Is SASB being replaced by the ISSB?

Not exactly. SASB Standards continue to exist and are maintained by the ISSB as a resource for companies applying IFRS S1, which requires industry-specific disclosures. The ISSB has committed to maintaining the SASB Standards while integrating their content into the ISSB framework over time. Companies currently using SASB can continue doing so, and their work will transfer directly to ISSB compliance.

Can a small private company use SASB?

While SASB was designed for publicly listed companies, private companies can and do use the standards, particularly those preparing for an IPO, seeking institutional investment, or participating in supply chains where buyers request standardized ESG data. However, GRI is generally a better fit for private companies given its broader stakeholder orientation and scalability.

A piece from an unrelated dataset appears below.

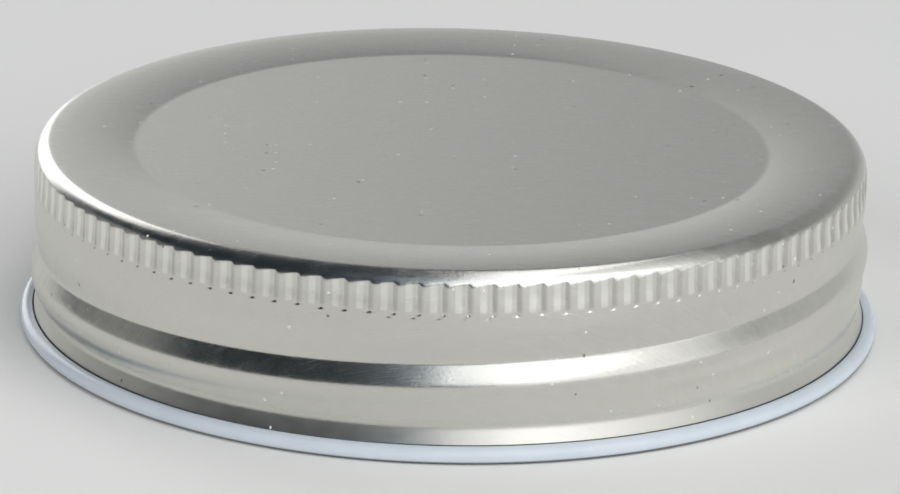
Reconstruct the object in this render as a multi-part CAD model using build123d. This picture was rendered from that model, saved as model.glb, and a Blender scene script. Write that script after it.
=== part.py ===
from build123d import *
import os
from math import cos, pi, radians, sin, sqrt

# One-piece screw lid for a glass jar: a thin steel cap, drawn from one sheet,
# with a knurled shoulder, a rolled right-hand thread and a curled hem, and a
# ring of sealing compound under the raised rim of its top. Millimetres, +Z up,
# origin at the middle of the plane that the hem stands on.

# Sheet and overall form
sheet_thickness = 0.25
wall_radius = 35.4
lid_height = 15.8
shoulder_radius = 1.5

# Top: a flat centre panel, lower than the crest of the rim around it.
# The rim's width and its crest's inset are measured in from the wall.
rim_width = 8.4
panel_recess = 0.48
rim_crest_inset = 2.8
rim_fall_radius = 20.0

# Foot of the wall: it tapers in above the hem and flares out again onto it
foot_taper_height = 4.3
foot_neck_depth = 0.35
foot_neck_height = 2.75
hem_flare = 0.1

# Curled hem: the sheet turns out and up, and its cut edge stops at the wall
hem_height = 1.42
hem_wrap_angle = 300.0

# Knurl: upright flutes that run out through the shoulder
flute_count = 112
flute_width = 1.4
flute_depth = 0.24
flute_floor_width = 0.76
flute_foot_drop = 3.6
flute_overcut = 0.1
flute_start_angle = 1.83

# Rolled thread, at the pitch of a regular-mouth jar finish, 4 threads an inch:
# a groove that grips the jar's thread, and the bead that stands out below it.
# The groove's middle is a drop below the top at angle zero, and the bead's
# crest is a drop below that middle. Angles run anticlockwise from +X, seen
# from above.
thread_pitch = 6.35
groove_drop_at_zero = 6.04
groove_depth = 0.35
groove_floor = 0.3
groove_upper_flank = 2.0
groove_lower_flank = 1.6
groove_overcut = 0.7
groove_top_angle = 45.0
groove_end_angle = -415.0
bead_crest_drop = 2.25
bead_height = 0.32
bead_width = 2.7
bead_root = 0.96
bead_top_angle = 45.0
bead_end_angle = -255.0
bead_runout_sink = 0.64
thread_runout_angle = 40.0
path_points_per_runout = 4

# Sealing ring: it starts outside the panel's edge and stops short of the wall
seal_panel_inset = 1.2
seal_wall_inset = 1.0
seal_depth = 1.1
seal_sag = 0.2

# Worked out from the sizes above
panel_radius = wall_radius - rim_width
panel_height = lid_height - panel_recess
rim_crest_radius = wall_radius - rim_crest_inset
rim_rise_run = rim_crest_radius - panel_radius
rim_rise_radius = (rim_rise_run**2 + panel_recess**2) / (2 * panel_recess)
rim_fall_centre_height = lid_height - rim_fall_radius
shoulder_centre_radius = wall_radius - shoulder_radius
shoulder_centre_reach = shoulder_centre_radius - rim_crest_radius
shoulder_centre_distance = rim_fall_radius - shoulder_radius
shoulder_centre_height = rim_fall_centre_height + sqrt(
    shoulder_centre_distance**2 - shoulder_centre_reach**2
)
foot_neck_radius = wall_radius - foot_neck_depth
hem_wall_radius = wall_radius + hem_flare
hem_radius = hem_height / 2
hem_centre_radius = hem_wall_radius - sheet_thickness + hem_radius
seal_inner_radius = panel_radius + seal_panel_inset
seal_outer_radius = wall_radius - seal_wall_inset


def rim_rise_reach(inset):
    """How far inside the rim's crest its rise meets the panel."""
    radius = rim_rise_radius - inset
    return sqrt(panel_recess * (2 * radius - panel_recess))


def shoulder_join(inset):
    """Point where the rim's outer fall runs into the shoulder's round."""
    lean = shoulder_centre_reach / shoulder_centre_distance
    radius = shoulder_radius - inset
    return (
        shoulder_centre_radius + radius * lean,
        shoulder_centre_height + radius * sqrt(1 - lean**2),
    )


def point_on_rim_rise(reach):
    """Point of the rise's inner face at a distance from the lid's axis."""
    radius = rim_rise_radius - sheet_thickness
    centre_height = lid_height - rim_rise_radius
    return (reach, centre_height + sqrt(radius**2 - (rim_crest_radius - reach) ** 2))


def point_on_shoulder(reach):
    """Point of the shoulder's inner face at a distance from the lid's axis."""
    radius = shoulder_radius - sheet_thickness
    lean = reach - shoulder_centre_radius
    return (reach, shoulder_centre_height + sqrt(radius**2 - lean**2))


def cap_form(inset):
    """Solid of revolution inside the sheet's outer face, less an inset."""
    crease = (rim_crest_radius - rim_rise_reach(inset), panel_height - inset)
    crest = (rim_crest_radius, lid_height - inset)
    shoulder_top = shoulder_join(inset)
    shoulder_end = (wall_radius - inset, shoulder_centre_height)
    taper_top = (wall_radius - inset, foot_taper_height)
    neck = (foot_neck_radius - inset, foot_neck_height)
    hem_top = (hem_wall_radius - inset, hem_height)
    hem_start = (hem_wall_radius - inset, hem_radius)
    with BuildSketch(Plane.XZ) as section:
        with BuildLine():
            Polyline((0, hem_radius), (0, panel_height - inset), crease)
            RadiusArc(crease, crest, rim_rise_radius - inset)
            RadiusArc(crest, shoulder_top, rim_fall_radius - inset)
            RadiusArc(shoulder_top, shoulder_end, shoulder_radius - inset)
            Polyline(shoulder_end, taper_top, neck, hem_top, hem_start, (0, hem_radius))
        make_face()
    return revolve(section.sketch, Axis.Z)


def hem():
    """Curled hem: an arc of sheet that starts at the foot of the wall."""
    start, end = pi, pi + radians(hem_wrap_angle)
    inner = hem_radius - sheet_thickness

    def corner(radius, angle):
        return (hem_centre_radius + radius * cos(angle), hem_radius + radius * sin(angle))

    middle = (start + end) / 2
    with BuildSketch(Plane.XZ) as section:
        with BuildLine():
            ThreePointArc(corner(inner, start), corner(inner, middle), corner(inner, end))
            Line(corner(inner, end), corner(hem_radius, end))
            ThreePointArc(
                corner(hem_radius, end), corner(hem_radius, middle), corner(hem_radius, start)
            )
            Line(corner(hem_radius, start), corner(inner, start))
        make_face()
    return revolve(section.sketch, Axis.Z)


def flutes(inset):
    """Cutters of the knurl's flutes, grown by an inset for the inside."""
    side = (flute_width - flute_floor_width) / 2 / flute_depth
    floor = wall_radius - flute_depth
    swell = inset * sqrt(1 + side**2)

    def half_width(reach):
        return flute_floor_width / 2 + (reach - floor) * side + swell

    deep = floor - inset
    mouth = wall_radius - inset + flute_overcut
    foot = lid_height - flute_foot_drop - inset
    with BuildSketch() as section:
        with BuildLine():
            Polyline(
                (deep, -half_width(deep)), (deep, half_width(deep)),
                (mouth, half_width(mouth)), (mouth, -half_width(mouth)), close=True,
            )
        make_face()
    cutter = Pos(0, 0, foot) * extrude(section.sketch, lid_height + flute_overcut - foot)
    step = 360 / flute_count
    return [Rot(0, 0, flute_start_angle + step * n) * cutter for n in range(flute_count)]


def thread_path(radius, top_angle, end_angle, drop, sink):
    """Helix that leaves the wall over the run-out at both of its ends."""
    height_at_zero = lid_height - groove_drop_at_zero - drop
    runouts = (top_angle - end_angle) / thread_runout_angle
    count = round(runouts * path_points_per_runout)
    points = []
    for n in range(count + 1):
        angle = top_angle + (end_angle - top_angle) * n / count
        to_end = min(top_angle - angle, angle - end_angle) / thread_runout_angle
        ramp = min(to_end, 1)
        ease = ramp * ramp * (3 - 2 * ramp)
        reach = radius + sink * (1 - ease)
        height = height_at_zero + thread_pitch * angle / 360
        points.append(
            (reach * cos(radians(angle)), reach * sin(radians(angle)), height)
        )
    return Spline(points)


def along_thread(section, path):
    """Sweep of a flat section, drawn as radius and height, along the thread."""
    start = path @ 0
    outward = Vector(start.X, start.Y, 0).normalized()
    plane = Plane(origin=start, x_dir=outward, z_dir=outward.cross(Vector(0, 0, 1)))
    return sweep(plane * section, path, is_frenet=True)


def groove(inset):
    """Cutter of the rolled groove, measured from the wall at its middle."""
    away = bead_height + groove_overcut
    half = groove_floor / 2
    low = -half - groove_lower_flank
    high = half + groove_upper_flank
    with BuildSketch() as section:
        with BuildLine():
            Polyline(
                (-groove_depth, half),
                (-groove_depth, -half),
                (bead_height, low),
                (away, low),
                (away, high),
                (0, high),
                close=True,
            )
        make_face()
    path = thread_path(
        wall_radius - inset, groove_top_angle, groove_end_angle, 0, away + groove_depth
    )
    return along_thread(section.sketch, path)


def bead(inset):
    """The bead below the groove, drawn as one arc over a root in the wall."""
    half = bead_width / 2
    with BuildSketch() as section:
        with BuildLine():
            ThreePointArc((0, half), (bead_height, 0), (0, -half))
            Polyline((0, -half), (-bead_root, -half), (-bead_root, half), (0, half))
        make_face()
    path = thread_path(
        wall_radius - inset,
        bead_top_angle,
        bead_end_angle,
        bead_crest_drop,
        -bead_runout_sink,
    )
    return along_thread(section.sketch, path)


def rolled_form(inset):
    """The cap with its bead, groove and knurl, solid inside, less an inset."""
    form = cap_form(inset)
    form = form + bead(inset)
    form = form - groove(inset)
    return form - flutes(inset)


def lid_shell():
    """The pressed sheet: its outer form, hollowed one sheet thickness in."""
    shell = rolled_form(0) - rolled_form(sheet_thickness)
    return shell + hem()


def sealing_ring():
    """Ring of compound that fills the channel under the rim and sags a little."""
    ceiling = lid_height - sheet_thickness
    inner_top = point_on_rim_rise(seal_inner_radius)
    outer_top = point_on_shoulder(seal_outer_radius)
    underside = ceiling - seal_depth
    middle = (seal_inner_radius + seal_outer_radius) / 2
    crest = (rim_crest_radius, ceiling)
    shoulder_top = shoulder_join(sheet_thickness)
    with BuildSketch(Plane.XZ) as section:
        with BuildLine():
            RadiusArc(inner_top, crest, rim_rise_radius - sheet_thickness)
            RadiusArc(crest, shoulder_top, rim_fall_radius - sheet_thickness)
            RadiusArc(shoulder_top, outer_top, shoulder_radius - sheet_thickness)
            Line(outer_top, (seal_outer_radius, underside))
            ThreePointArc(
                (seal_outer_radius, underside),
                (middle, underside + seal_sag),
                (seal_inner_radius, underside),
            )
            Line((seal_inner_radius, underside), inner_top)
        make_face()
    return revolve(section.sketch, Axis.Z)


def write_part(name, shape):
    shape.label = name
    export_step(shape, f"parts/{name}.step")
    print(name, round(shape.volume, 2))


if __name__ == "__main__":
    os.makedirs("parts", exist_ok=True)
    write_part("lid_shell", lid_shell())
    write_part("sealing_ring", sealing_ring())
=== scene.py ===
from math import asin, cos, pi, radians, sin, sqrt

import bpy
from mathutils import Matrix, Vector


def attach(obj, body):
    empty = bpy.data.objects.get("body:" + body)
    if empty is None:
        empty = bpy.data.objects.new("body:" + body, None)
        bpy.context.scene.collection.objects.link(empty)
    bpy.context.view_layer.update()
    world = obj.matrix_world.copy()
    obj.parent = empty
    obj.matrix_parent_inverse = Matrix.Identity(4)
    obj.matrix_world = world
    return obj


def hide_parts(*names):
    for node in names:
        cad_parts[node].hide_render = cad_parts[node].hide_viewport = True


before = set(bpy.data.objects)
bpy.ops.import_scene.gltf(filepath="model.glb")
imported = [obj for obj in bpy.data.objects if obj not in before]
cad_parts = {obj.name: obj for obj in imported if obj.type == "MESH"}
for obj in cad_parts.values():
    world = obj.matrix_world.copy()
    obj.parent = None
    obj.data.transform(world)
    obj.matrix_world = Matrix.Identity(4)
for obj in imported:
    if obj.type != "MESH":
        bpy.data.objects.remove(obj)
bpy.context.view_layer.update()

# One-piece steel jar lid, standing on its hem. Lengths are metres.
MM = 0.001

# The pressed sheet, as in the part
sheet = 0.25 * MM
wall_radius = 35.4 * MM
lid_height = 15.8 * MM
shoulder_radius = 1.5 * MM
panel_radius = 27.0 * MM
panel_recess = 0.48 * MM
rim_crest_radius = 32.6 * MM
rim_fall_radius = 20.0 * MM
foot_taper_height = 4.3 * MM
foot_neck_radius = 35.05 * MM
foot_neck_height = 2.75 * MM
hem_wall_radius = 35.5 * MM
hem_height = 1.42 * MM

# The hem's curl, 5 degrees more than in the part
hem_wrap_angle = 305.0

# Knurl, shallower than in the part
flute_count = 112
flute_depth = 0.16 * MM
flute_foot_height = 12.2 * MM
flute_start_angle = 1.83

# Rolled thread, with the bead 0.15 mm nearer to the groove than in the part
thread_pitch = 6.35 * MM
groove_height_at_zero = 9.76 * MM
groove_depth = 0.35 * MM
groove_floor = 0.3 * MM
groove_upper_flank = 2.0 * MM
groove_lower_flank = 1.6 * MM
groove_top_angle = 45.0
groove_end_angle = -415.0
bead_crest_drop = 2.1 * MM
bead_height = 0.32 * MM
bead_width = 2.7 * MM
bead_top_angle = 45.0
bead_end_angle = -255.0
thread_runout_angle = 40.0

# Roundings where the foot's taper meets its flare and the wall, of the thread,
# of the panel's crease and of the knurl, and how far the flare runs down behind
# the top of the hem
foot_round = 0.14 * MM
wall_round = 0.20 * MM
thread_round = 0.12 * MM
crease_round = 0.03 * MM
knurl_round = 0.06 * MM
flare_drop = 0.08 * MM

# Worked out as in the part
rim_rise_run = rim_crest_radius - panel_radius
rim_rise_radius = (rim_rise_run**2 + panel_recess**2) / (2 * panel_recess)
panel_height = lid_height - panel_recess
shoulder_centre_radius = wall_radius - shoulder_radius
shoulder_lean = (shoulder_centre_radius - rim_crest_radius) / (rim_fall_radius - shoulder_radius)
shoulder_centre_height = lid_height - rim_fall_radius + (
    (rim_fall_radius - shoulder_radius) * sqrt(1 - shoulder_lean**2)
)
shoulder_top_tilt = pi / 2 - asin(shoulder_lean)
hem_radius = hem_height / 2
hem_centre_radius = hem_wall_radius - sheet + hem_radius
bead_runout_sink = 2 * bead_height
groove_runout_lift = bead_height + 3 * groove_depth


def smooth_step(x):
    x = min(max(x, 0.0), 1.0)
    return x * x * (3 - 2 * x)


def soft_min(a, b, blend):
    """The smaller of two reaches, with a rounded edge where they cross."""
    h = max(blend - abs(a - b), 0.0) / blend
    return min(a, b) - h * h * blend / 4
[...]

How do GRI and SASB handle climate disclosures differently?

GRI 305 (Emissions) requires reporting of Scope 1, 2, and 3 greenhouse gas emissions for any organization where emissions are a material topic. SASB addresses emissions only in industries where climate is financially material, but provides more granular, industry-specific metrics — for example, requiring airlines to report emissions intensity per revenue ton-kilometer. Both reference the GHG Protocol as the underlying measurement methodology.

Which framework do ESG rating agencies prefer?

Most major ESG rating agencies (MSCI, Sustainalytics, CDP, ISS) can work with data from either framework, but their questionnaires tend to align more closely with SASB's financially material, industry-specific approach. That said, GRI disclosures provide the breadth of information needed to score well across the full range of ESG rating methodologies.